She burps, a burp full of longing and satisfaction, then regards me with an un-shy grin and says, ‘Excuse my French'. She is wearing shades that blend in with the smooth, dark skin of her face and if I didn't know better, I'd think that the shades are her eyes, they are so smooth and black and large and all-seeing.

 

She leans across the table and tells me a story from her childhood. When she was twelve, she stubbed her little toe hard against the iron leg of a table while pacing around in the dark. She stumbled into the living room where her mother and sister were watching television.
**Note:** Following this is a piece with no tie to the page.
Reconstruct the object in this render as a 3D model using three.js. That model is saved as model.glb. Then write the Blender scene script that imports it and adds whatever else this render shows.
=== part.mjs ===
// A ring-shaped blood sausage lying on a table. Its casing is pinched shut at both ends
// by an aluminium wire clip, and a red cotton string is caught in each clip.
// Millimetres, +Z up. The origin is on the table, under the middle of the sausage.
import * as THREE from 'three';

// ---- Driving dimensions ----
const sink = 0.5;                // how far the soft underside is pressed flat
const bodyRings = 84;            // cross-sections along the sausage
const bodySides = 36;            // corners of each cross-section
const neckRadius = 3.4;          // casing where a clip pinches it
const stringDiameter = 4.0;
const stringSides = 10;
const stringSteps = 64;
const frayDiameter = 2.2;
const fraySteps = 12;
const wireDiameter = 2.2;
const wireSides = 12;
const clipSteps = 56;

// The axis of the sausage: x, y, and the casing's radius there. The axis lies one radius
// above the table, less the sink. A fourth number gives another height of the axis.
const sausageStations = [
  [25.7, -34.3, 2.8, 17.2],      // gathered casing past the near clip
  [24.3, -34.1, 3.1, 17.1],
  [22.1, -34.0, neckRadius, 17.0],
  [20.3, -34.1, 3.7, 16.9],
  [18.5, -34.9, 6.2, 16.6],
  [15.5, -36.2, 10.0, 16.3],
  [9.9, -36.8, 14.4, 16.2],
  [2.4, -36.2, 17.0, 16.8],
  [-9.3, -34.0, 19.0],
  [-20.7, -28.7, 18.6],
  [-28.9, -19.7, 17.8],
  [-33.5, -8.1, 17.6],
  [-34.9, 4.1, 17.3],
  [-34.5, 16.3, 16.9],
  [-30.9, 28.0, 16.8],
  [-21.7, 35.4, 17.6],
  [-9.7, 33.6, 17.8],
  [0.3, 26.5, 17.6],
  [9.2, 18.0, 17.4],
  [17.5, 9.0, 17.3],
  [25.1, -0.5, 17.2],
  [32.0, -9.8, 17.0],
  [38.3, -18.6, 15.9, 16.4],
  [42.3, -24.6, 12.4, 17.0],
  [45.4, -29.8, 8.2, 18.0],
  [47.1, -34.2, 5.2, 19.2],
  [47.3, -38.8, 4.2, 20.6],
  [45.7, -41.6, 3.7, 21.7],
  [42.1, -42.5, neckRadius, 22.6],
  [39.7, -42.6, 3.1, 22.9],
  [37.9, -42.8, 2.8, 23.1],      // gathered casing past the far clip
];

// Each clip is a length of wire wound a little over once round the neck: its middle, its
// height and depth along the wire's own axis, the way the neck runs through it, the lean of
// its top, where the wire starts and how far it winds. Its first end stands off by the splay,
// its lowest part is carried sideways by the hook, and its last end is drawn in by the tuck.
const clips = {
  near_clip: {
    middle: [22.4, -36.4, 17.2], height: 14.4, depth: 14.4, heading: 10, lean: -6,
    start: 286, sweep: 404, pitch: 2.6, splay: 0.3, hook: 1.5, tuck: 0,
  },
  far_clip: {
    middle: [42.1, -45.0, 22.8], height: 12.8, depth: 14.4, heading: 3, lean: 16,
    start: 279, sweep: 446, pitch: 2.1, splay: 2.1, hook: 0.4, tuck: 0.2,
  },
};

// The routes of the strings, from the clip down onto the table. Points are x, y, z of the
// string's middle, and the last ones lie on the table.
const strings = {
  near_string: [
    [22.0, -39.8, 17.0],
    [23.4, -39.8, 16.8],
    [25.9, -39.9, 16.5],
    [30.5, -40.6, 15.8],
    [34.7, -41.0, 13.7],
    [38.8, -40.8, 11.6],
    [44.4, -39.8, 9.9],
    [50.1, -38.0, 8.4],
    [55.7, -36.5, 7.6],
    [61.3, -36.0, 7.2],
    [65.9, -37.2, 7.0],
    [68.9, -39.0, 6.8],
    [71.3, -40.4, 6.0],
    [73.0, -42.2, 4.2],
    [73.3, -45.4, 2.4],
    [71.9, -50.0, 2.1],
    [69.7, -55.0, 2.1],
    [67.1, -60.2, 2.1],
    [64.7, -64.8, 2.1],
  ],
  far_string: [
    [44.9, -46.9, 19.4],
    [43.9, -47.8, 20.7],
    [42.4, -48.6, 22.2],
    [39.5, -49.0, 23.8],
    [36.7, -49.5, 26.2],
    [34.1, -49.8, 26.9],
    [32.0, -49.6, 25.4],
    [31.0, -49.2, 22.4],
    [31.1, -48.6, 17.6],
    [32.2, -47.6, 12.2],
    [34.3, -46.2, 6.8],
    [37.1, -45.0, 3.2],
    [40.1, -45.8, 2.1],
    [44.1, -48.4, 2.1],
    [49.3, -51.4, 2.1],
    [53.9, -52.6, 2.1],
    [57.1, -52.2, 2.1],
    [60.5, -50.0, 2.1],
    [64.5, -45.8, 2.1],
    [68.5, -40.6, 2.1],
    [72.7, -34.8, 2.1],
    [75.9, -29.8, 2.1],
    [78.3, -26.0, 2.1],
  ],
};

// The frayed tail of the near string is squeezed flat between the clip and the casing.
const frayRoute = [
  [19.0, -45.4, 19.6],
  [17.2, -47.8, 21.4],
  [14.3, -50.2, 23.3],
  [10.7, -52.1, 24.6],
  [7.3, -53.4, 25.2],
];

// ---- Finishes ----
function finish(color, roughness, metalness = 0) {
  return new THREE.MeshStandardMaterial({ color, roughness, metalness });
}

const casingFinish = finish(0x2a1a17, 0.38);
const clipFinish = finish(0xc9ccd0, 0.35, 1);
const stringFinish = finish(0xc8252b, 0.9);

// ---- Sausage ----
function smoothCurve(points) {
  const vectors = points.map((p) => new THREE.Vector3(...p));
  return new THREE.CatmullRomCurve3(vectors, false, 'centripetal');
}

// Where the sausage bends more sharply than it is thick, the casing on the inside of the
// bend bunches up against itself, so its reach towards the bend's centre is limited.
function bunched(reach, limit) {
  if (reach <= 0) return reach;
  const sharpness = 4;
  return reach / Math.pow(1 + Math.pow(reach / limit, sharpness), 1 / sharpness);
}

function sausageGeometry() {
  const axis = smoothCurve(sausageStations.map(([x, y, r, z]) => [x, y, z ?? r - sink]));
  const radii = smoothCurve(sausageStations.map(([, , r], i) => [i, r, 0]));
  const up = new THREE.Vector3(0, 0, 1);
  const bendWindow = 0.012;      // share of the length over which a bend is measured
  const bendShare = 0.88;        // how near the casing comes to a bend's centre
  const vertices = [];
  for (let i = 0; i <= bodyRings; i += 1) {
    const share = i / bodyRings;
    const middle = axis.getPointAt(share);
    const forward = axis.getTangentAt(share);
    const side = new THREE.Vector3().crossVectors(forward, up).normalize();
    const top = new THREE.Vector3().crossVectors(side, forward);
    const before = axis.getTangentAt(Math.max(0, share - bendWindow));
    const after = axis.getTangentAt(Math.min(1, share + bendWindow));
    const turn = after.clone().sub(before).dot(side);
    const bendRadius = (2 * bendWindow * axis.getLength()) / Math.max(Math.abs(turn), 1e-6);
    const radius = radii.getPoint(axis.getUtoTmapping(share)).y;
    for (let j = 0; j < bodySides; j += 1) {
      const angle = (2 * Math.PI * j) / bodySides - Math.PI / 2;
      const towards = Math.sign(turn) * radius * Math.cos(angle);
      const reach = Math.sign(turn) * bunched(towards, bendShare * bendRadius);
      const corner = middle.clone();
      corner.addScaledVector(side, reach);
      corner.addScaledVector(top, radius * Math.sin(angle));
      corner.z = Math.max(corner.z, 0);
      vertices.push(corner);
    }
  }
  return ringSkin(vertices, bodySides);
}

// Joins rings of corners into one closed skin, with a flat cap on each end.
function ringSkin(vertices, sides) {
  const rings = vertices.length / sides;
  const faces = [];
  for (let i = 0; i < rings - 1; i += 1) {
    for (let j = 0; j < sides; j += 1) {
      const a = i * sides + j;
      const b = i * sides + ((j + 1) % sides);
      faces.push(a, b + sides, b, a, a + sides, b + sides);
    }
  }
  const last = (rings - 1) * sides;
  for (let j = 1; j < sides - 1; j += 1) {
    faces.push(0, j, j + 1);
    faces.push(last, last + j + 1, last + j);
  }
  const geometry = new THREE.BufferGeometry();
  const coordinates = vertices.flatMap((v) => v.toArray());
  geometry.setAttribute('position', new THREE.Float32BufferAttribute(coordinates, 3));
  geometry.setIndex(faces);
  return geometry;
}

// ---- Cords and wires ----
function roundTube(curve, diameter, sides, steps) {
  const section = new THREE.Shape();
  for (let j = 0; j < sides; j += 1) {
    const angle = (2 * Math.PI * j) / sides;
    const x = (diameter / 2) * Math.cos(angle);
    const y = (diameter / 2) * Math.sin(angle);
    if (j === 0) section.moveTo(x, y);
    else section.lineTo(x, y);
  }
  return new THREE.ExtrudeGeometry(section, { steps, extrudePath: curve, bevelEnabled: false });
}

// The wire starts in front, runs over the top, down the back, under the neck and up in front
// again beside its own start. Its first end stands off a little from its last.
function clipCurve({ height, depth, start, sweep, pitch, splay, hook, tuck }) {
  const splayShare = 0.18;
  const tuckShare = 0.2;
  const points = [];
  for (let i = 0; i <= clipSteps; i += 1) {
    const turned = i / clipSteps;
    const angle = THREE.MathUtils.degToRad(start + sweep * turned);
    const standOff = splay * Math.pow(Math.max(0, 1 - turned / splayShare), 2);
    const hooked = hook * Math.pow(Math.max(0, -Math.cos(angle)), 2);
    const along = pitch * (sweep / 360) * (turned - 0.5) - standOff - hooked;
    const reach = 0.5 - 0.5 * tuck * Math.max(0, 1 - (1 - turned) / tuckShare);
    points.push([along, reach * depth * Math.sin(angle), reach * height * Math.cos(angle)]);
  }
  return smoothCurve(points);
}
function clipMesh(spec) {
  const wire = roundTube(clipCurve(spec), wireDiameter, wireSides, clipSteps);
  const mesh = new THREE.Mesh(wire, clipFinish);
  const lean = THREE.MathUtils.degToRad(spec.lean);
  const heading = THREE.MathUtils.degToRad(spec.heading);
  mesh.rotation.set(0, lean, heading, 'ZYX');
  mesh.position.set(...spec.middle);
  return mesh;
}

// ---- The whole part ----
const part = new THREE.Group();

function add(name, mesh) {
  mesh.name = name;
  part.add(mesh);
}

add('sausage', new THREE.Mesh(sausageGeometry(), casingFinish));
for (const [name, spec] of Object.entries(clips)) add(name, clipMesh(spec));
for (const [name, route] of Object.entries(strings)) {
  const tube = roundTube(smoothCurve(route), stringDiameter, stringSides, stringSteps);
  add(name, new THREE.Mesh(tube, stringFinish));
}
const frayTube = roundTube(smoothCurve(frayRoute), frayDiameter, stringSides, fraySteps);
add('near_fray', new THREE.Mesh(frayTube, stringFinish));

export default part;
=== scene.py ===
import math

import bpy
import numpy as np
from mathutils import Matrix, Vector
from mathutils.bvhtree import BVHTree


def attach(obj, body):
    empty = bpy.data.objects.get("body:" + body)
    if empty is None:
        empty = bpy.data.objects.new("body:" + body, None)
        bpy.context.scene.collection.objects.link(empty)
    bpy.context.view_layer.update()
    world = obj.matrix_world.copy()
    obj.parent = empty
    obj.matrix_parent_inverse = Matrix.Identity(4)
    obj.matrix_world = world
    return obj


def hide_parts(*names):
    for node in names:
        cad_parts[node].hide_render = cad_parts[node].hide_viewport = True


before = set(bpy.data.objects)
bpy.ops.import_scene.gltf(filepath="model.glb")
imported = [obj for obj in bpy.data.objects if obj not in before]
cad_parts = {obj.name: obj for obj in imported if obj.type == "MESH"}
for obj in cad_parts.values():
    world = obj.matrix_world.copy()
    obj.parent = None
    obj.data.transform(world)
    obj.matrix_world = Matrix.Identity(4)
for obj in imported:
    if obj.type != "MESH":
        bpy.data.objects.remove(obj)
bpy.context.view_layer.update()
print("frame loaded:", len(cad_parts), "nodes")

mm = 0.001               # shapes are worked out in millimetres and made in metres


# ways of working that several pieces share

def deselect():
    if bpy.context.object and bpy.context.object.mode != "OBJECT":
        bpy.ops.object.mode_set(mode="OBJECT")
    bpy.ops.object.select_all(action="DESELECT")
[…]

She collapsed into a lonely chair and told them about the injury and how it was hurting badly and she moaned softly. Her mother continued to watch her show and then turned to her sister and said, ‘Looks like she's really been hurt.' Her sister, ten years old then and stuffed indiscriminately with baby fat, replied, ‘Yes, it does appear so.' They went back to the show which was about a melodramatic family with the mother dying of ovarian cancer. The son had just told the father that he was gay and they had hugged. She whispers to me, ‘It was as if I was not in the room. It was as if they were conscious of my pain but not of me.'

 

I look at her in cool contemplation. I tell her that wars are known to have been fought, floods are known to have swept entire cities under water. Once, an elephant contracted a sudden bolt of insanity in the streets of Ernakulam and trampled three children under her feet before she was shot to death. It took them seven bullets to bring her down.

 

Her full-lipped mouth regards me with a bitter, mirthless smile. She slips one shoe off, slides her chair back, rocks it on to its two hind legs with precise precariousness and lifts her left foot on to the table. Her little toe is grotesque to behold — crooked, misshapen, a mangled lump of brown flesh and white bone.

 

‘This, my love, is what war looks like'.